Son las cuatro de la tarde.
No tengo hambre. No quiero comer. Sin embargo, hago de tripas corazón e intento acabar lo antes posible, pero se me hace cuesta arriba. El ambiente en general es amistoso y festivo, e intento camuflar el huracán que llevo dentro. Es sin duda una comida mucho menos animada que la de otros años, faltan unas cuantas personas. Por suerte no hay tarta, no hay paripé de soplar velas (menudo deseo hubiera pedido). Me acuerdo en ese momento de anoche, al pillar el metro. Hubo un segundo, al borde del andén, en el que jugué conmigo mismo, fantaseando con la idea última. Durante un segundo, en el momento en que pensaba eso, me sentí libre y en paz. Luego volví al mundo real.

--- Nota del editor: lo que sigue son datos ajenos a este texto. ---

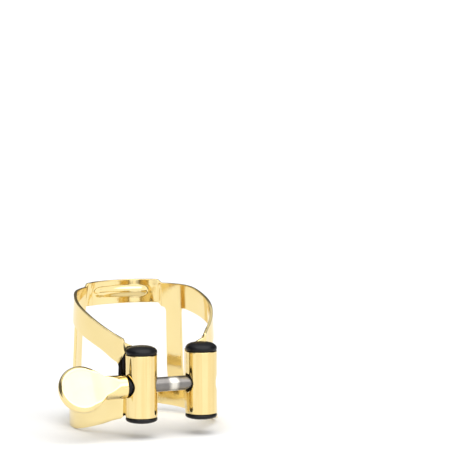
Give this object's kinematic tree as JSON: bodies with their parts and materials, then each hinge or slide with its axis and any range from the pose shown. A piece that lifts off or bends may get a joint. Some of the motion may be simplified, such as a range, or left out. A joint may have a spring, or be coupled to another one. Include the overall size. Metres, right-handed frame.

Son las nueve de la noche.
Por fin estoy solo en mi habitación. A oscuras, sólo el flexo ilumina algo. El ambiente perfecto para rematar esta triste crónica de un día que preferiría haberme saltado. Me siento más calmado, supongo que por estar centrado en escribir. Releo varias veces el texto. No me gusta, ni siquiera me identifico ya tanto con todo lo escrito, pero rememoro el día y sé que ha sido así. Así que, por justicia con mi yo de hace unas horas, supongo que lo publicaré. Otra es que lo publicite. Creo que al final me ha quedado mucho más descriptivo de lo que quería, pero no pienso tocar lo que he escrito cuando más estaba sintiendo.
Queda ya muy poco para poder tumbarme a dormir, a puerta cerrada, a abrazar de nuevo a mis demonios. Intuyo que mañana me sentiré mucho mejor que hoy, porque es como suele equilibrarme mi cuerpo, pero no me atrevo a decir bien. Hace tiempo que dejé de estar bien, de saber quién soy y qué hacer. Dudo de todo, pero especialmente de mí mismo. Siempre he considerado que tenía que ser ejemplo, que tenía que serme fiel, y cada vez me traiciono más, me separo de aquél que se supone que quería ser. Me dejo absorber más por la norma, me odio.
Tendré que hacer otro texto, supongo, porque este es una mierda.